A few things that can make the pause productive rather than passive:

Let yourself consume without creating. Go see live music. Watch films you wouldn't normally watch. Read something completely unrelated to your field. Fill the well back up before you expect it to give anything out.

Get physical. Movement — running, hiking, even just walking without headphones — has a way of shaking loose creative blocks that sitting in front of a screen never will. A lot of artists report that their best ideas come when their body is busy and their mind is free.

Revisit the work that made you fall in love with this in the first place. Not to copy it. Not to compare yourself to it. Just to remember why any of this matters to you. That original why tends to get buried under deadlines and expectations, and sometimes you have to dig back down to find it.

Resist the urge to announce the pause. You don't owe anyone a content calendar. The best resets happen quietly, without the pressure of a comeback narrative already forming around them.

Coming Back Different

The artists who return from intentional stillness rarely come back the same — and that's the whole point.

The pause isn't about preservation. It's about evolution. When you give yourself real space, the version of you that comes back to the work has had time to grow, to grieve things that needed grieving, to get excited about things that hadn't excited you in a while. That's not stalling. That's becoming.

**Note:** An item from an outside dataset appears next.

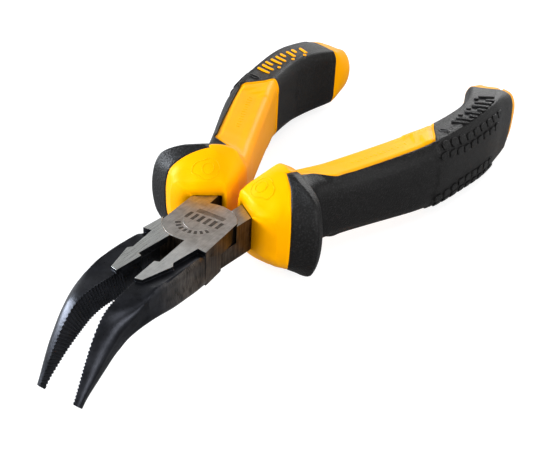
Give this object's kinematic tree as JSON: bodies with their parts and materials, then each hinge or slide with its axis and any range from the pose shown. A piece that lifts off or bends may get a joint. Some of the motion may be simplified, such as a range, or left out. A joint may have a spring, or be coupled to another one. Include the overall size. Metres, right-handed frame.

And honestly? Audiences feel it. There's something unmistakable about an artist who returns to the work with renewed conviction versus one who never stopped but slowly hollowed out. The work carries the weight of whatever the artist brought to it — including the weight of having chosen themselves enough to step away when stepping away was what the work needed.

The Most Authentic Move You Can Make

At the end of the day, choosing stillness over performance is one of the most honest things an artist can do. It says: I care more about the integrity of what I make than the appearance of constant productivity. It says: I trust the process enough to let it breathe.

In a creative landscape that rewards visibility above almost everything else, that kind of quiet confidence is genuinely rare. And it's the kind of thing that, over time, separates the artists who last from the ones who burned bright and faded fast.

So if you're feeling the pull to stop — not because you're done, but because something in you knows the work needs it — maybe listen to that. The pause might be exactly where your next beginning is waiting.